⟨
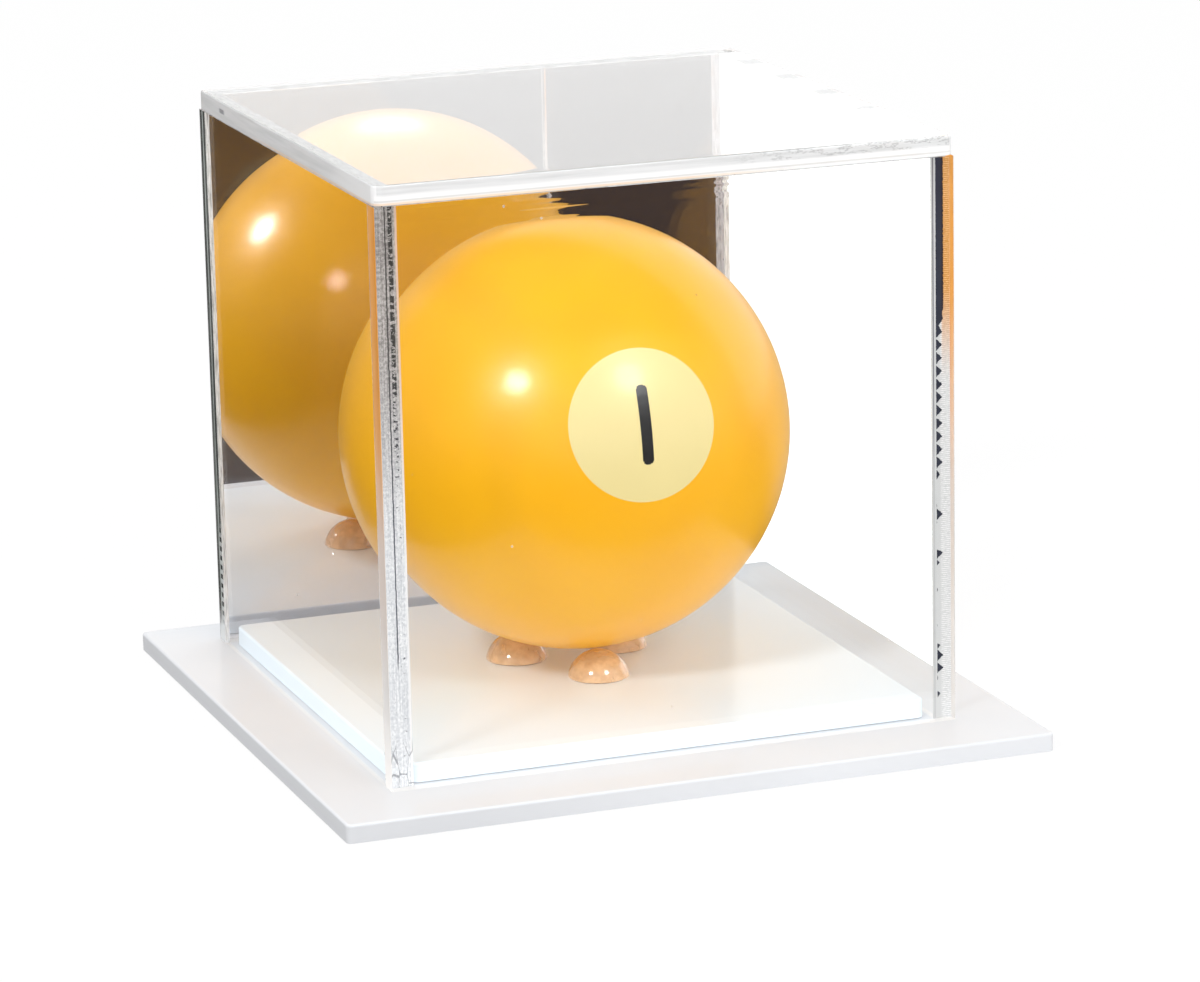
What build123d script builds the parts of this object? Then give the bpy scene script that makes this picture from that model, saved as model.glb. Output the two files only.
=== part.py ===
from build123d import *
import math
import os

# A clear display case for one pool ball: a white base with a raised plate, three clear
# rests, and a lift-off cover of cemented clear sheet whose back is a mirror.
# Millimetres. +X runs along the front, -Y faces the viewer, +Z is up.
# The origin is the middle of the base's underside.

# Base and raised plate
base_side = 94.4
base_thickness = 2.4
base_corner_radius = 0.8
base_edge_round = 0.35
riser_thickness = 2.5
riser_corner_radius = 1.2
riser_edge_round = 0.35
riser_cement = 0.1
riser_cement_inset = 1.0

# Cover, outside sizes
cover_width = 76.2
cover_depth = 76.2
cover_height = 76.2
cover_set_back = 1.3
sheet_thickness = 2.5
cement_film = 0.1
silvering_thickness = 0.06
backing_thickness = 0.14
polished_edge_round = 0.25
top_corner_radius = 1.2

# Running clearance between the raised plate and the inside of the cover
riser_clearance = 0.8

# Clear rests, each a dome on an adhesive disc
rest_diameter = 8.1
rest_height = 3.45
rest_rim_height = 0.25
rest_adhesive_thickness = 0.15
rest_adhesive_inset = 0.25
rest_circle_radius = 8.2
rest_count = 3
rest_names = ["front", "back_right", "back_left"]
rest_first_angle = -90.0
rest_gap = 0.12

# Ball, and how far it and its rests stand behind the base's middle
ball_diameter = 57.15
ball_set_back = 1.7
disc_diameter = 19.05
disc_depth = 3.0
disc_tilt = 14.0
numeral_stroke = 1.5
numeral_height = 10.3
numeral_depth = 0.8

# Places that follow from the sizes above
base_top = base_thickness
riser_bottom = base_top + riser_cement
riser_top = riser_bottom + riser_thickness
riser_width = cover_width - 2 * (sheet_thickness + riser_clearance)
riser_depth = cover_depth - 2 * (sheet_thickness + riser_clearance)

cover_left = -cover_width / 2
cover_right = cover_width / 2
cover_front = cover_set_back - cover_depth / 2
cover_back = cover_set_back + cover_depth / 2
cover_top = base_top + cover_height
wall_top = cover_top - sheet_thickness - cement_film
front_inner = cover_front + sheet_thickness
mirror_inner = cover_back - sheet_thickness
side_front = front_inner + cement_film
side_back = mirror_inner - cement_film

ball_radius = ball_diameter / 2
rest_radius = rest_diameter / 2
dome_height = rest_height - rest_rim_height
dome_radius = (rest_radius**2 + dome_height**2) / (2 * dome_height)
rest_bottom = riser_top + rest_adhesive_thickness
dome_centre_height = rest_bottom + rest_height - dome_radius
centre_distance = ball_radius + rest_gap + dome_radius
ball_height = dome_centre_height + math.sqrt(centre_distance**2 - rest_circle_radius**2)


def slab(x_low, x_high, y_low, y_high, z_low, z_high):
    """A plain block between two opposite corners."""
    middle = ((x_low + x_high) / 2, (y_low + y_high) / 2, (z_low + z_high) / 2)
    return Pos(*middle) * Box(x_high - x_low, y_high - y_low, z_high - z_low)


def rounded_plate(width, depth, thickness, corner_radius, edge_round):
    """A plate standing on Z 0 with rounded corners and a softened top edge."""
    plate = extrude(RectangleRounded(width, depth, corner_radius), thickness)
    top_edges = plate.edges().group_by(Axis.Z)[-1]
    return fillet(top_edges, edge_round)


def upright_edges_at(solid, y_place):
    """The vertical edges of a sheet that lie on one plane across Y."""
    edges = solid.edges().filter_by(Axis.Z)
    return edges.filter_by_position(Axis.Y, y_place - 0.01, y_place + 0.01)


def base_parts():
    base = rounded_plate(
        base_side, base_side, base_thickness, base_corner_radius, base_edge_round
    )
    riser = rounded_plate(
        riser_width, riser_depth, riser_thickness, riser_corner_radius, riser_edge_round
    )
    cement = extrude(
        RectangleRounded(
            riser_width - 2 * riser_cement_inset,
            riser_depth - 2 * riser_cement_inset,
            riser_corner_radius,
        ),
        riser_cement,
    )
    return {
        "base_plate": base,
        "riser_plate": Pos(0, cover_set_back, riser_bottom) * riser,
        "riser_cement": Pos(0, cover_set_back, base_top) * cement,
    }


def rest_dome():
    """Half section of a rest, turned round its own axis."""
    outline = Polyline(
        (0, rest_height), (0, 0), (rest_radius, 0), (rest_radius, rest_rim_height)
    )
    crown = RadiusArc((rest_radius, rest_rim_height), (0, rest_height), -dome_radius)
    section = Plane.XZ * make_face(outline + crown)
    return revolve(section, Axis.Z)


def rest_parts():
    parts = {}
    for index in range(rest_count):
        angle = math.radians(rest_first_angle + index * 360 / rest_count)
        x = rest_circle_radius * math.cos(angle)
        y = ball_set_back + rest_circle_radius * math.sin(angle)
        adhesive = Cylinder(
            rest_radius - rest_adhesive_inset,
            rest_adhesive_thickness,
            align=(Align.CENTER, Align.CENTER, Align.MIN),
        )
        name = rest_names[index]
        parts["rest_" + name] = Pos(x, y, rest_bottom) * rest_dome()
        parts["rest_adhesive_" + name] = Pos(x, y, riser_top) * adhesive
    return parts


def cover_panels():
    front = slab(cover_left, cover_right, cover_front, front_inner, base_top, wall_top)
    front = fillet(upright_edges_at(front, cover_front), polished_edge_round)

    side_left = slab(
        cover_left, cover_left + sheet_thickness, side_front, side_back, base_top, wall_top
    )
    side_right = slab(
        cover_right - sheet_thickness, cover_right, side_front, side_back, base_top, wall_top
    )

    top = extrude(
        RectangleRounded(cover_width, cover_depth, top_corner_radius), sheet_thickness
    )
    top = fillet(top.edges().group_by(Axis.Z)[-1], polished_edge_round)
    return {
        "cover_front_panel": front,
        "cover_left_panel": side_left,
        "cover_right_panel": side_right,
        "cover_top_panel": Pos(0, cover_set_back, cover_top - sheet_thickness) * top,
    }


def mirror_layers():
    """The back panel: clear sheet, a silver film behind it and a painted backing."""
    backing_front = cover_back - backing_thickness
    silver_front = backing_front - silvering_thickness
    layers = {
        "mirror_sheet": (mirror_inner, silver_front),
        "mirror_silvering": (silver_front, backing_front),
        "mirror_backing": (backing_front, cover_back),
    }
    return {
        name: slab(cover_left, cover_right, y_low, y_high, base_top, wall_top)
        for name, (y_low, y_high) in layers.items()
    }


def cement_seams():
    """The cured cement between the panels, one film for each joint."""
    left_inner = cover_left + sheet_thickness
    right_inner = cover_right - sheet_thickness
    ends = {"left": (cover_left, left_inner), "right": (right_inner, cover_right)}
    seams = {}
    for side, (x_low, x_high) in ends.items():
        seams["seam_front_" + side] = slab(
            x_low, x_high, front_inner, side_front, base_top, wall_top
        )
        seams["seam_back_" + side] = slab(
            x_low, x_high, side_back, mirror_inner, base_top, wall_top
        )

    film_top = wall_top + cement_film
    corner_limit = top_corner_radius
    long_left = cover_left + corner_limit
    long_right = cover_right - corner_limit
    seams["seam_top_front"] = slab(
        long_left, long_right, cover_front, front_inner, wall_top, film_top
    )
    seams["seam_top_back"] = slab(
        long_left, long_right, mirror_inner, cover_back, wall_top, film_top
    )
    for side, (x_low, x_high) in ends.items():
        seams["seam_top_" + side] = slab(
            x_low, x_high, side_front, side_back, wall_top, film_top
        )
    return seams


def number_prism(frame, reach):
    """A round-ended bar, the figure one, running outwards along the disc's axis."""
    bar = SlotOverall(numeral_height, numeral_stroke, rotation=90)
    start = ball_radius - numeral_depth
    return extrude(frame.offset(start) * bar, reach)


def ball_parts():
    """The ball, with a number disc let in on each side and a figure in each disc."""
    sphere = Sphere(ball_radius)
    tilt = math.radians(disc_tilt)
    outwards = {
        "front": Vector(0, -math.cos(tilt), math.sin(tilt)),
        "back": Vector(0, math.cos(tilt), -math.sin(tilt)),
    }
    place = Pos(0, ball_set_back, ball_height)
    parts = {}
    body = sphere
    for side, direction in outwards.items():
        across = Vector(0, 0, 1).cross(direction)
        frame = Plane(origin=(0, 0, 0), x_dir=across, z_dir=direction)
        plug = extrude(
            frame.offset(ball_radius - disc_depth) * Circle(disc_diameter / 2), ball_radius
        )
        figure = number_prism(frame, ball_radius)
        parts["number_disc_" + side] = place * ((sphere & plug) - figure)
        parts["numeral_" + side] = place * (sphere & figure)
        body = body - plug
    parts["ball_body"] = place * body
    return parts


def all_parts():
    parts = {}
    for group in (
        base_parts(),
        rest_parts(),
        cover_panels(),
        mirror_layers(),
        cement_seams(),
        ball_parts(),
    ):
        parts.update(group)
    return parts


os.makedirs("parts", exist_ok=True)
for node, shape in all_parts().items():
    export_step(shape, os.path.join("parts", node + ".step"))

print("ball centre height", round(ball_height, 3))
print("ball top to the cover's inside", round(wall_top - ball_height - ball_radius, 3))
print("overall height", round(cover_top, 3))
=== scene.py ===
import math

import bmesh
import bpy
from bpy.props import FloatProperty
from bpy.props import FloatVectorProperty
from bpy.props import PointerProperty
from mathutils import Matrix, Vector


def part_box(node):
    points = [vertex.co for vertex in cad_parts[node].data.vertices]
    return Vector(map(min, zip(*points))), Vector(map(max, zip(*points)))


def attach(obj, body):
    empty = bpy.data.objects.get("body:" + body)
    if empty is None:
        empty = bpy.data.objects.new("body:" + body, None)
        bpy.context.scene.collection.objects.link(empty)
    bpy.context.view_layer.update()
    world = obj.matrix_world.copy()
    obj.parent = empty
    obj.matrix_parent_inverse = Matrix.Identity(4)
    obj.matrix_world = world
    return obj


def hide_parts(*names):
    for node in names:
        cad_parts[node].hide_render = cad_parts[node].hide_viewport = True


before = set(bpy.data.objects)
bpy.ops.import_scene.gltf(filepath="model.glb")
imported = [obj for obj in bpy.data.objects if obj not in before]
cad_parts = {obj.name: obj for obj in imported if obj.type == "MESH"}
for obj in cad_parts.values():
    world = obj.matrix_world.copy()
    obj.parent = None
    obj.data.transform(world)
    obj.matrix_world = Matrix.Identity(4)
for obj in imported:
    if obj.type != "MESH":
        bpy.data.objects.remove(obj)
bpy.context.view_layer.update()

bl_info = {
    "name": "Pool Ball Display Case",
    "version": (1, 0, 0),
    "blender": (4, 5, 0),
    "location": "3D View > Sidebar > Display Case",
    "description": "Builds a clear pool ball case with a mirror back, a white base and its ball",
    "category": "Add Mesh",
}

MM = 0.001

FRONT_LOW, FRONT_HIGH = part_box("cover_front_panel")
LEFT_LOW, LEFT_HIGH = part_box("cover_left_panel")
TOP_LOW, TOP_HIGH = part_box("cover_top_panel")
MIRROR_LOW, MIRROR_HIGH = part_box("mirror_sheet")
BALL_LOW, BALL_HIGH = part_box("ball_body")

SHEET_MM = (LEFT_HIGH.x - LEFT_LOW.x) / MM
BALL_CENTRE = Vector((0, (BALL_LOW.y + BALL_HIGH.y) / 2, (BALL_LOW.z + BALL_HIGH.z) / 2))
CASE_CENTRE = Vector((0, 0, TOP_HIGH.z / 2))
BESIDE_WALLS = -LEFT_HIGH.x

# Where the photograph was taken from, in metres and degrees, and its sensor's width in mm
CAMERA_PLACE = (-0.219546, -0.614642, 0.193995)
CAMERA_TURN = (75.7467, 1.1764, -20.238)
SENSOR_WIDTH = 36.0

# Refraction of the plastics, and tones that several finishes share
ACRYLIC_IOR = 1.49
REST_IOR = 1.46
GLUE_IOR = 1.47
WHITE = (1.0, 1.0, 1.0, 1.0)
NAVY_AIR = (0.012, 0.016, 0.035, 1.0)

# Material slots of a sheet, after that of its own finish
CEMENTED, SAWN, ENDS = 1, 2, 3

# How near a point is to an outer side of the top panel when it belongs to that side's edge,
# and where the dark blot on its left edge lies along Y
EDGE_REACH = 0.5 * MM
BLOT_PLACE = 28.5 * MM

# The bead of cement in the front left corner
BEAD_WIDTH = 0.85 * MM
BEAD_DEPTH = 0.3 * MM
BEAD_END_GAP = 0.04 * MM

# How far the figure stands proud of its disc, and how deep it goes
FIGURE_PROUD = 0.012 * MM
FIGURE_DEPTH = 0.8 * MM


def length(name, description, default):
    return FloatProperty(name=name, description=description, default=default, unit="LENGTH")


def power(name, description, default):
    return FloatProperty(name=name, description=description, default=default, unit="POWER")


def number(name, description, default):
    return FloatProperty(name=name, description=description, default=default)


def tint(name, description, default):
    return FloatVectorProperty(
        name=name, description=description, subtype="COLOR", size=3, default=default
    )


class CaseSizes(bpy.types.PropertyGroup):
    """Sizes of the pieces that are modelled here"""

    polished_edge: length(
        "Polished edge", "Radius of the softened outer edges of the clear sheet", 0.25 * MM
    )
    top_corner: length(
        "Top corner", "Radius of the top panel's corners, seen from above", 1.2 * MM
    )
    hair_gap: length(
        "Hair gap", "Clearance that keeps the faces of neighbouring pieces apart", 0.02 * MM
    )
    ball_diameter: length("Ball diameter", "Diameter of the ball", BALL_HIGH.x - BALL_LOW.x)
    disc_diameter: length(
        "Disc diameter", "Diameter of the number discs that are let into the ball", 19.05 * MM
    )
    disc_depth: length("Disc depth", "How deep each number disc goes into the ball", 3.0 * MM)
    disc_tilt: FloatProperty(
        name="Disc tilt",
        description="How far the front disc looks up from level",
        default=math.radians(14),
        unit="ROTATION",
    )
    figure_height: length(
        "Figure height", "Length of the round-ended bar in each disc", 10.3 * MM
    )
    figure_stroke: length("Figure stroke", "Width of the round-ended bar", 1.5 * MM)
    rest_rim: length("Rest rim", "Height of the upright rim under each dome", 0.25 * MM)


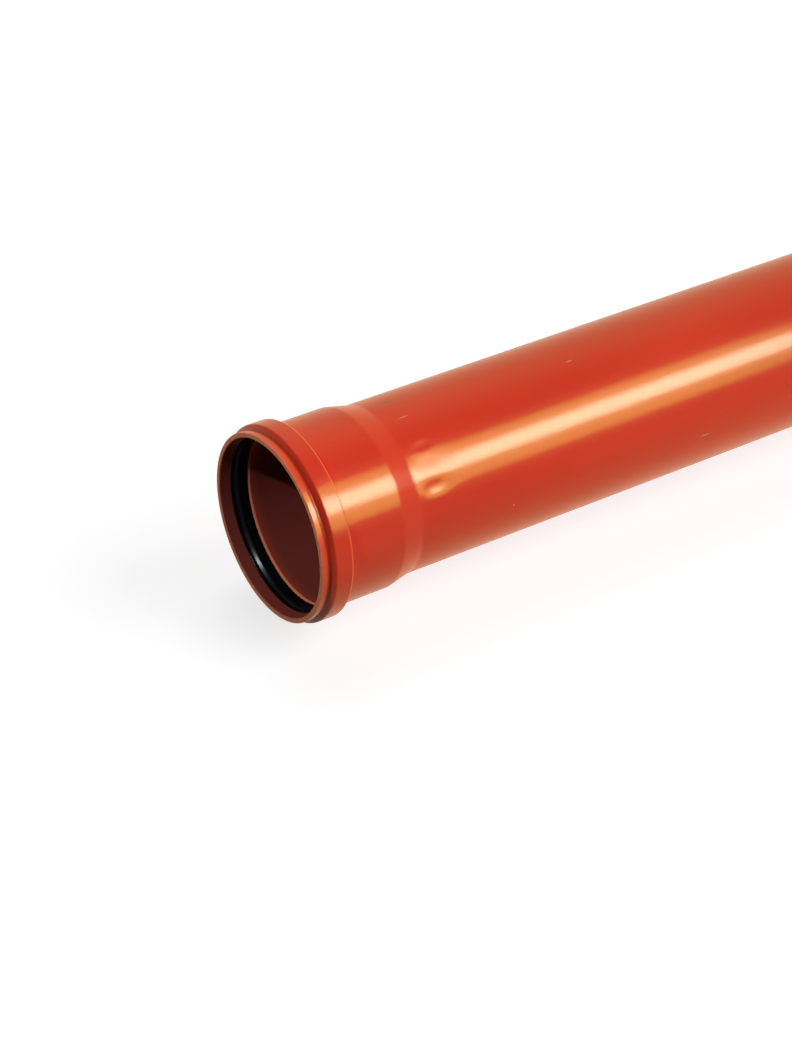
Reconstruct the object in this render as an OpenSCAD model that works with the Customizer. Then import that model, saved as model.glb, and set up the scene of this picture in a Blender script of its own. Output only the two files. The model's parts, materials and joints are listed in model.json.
⟩
Exercise requirements. The lines to return run from the one containing "for node, shape" down to the one containing "bpy.data.objects.remove(obj)"; give them exactly, both included, and no others.

Result for this task.
for node, shape in all_parts().items():
    export_step(shape, os.path.join("parts", node + ".step"))

print("ball centre height", round(ball_height, 3))
print("ball top to the cover's inside", round(wall_top - ball_height - ball_radius, 3))
print("overall height", round(cover_top, 3))
=== scene.py ===
import math

import bmesh
import bpy
from bpy.props import FloatProperty
from bpy.props import FloatVectorProperty
from bpy.props import PointerProperty
from mathutils import Matrix, Vector


def part_box(node):
    points = [vertex.co for vertex in cad_parts[node].data.vertices]
    return Vector(map(min, zip(*points))), Vector(map(max, zip(*points)))


def attach(obj, body):
    empty = bpy.data.objects.get("body:" + body)
    if empty is None:
        empty = bpy.data.objects.new("body:" + body, None)
        bpy.context.scene.collection.objects.link(empty)
    bpy.context.view_layer.update()
    world = obj.matrix_world.copy()
    obj.parent = empty
    obj.matrix_parent_inverse = Matrix.Identity(4)
    obj.matrix_world = world
    return obj


def hide_parts(*names):
    for node in names:
        cad_parts[node].hide_render = cad_parts[node].hide_viewport = True


before = set(bpy.data.objects)
bpy.ops.import_scene.gltf(filepath="model.glb")
imported = [obj for obj in bpy.data.objects if obj not in before]
cad_parts = {obj.name: obj for obj in imported if obj.type == "MESH"}
for obj in cad_parts.values():
    world = obj.matrix_world.copy()
    obj.parent = None
    obj.data.transform(world)
    obj.matrix_world = Matrix.Identity(4)
for obj in imported:
    if obj.type != "MESH":
        bpy.data.objects.remove(obj)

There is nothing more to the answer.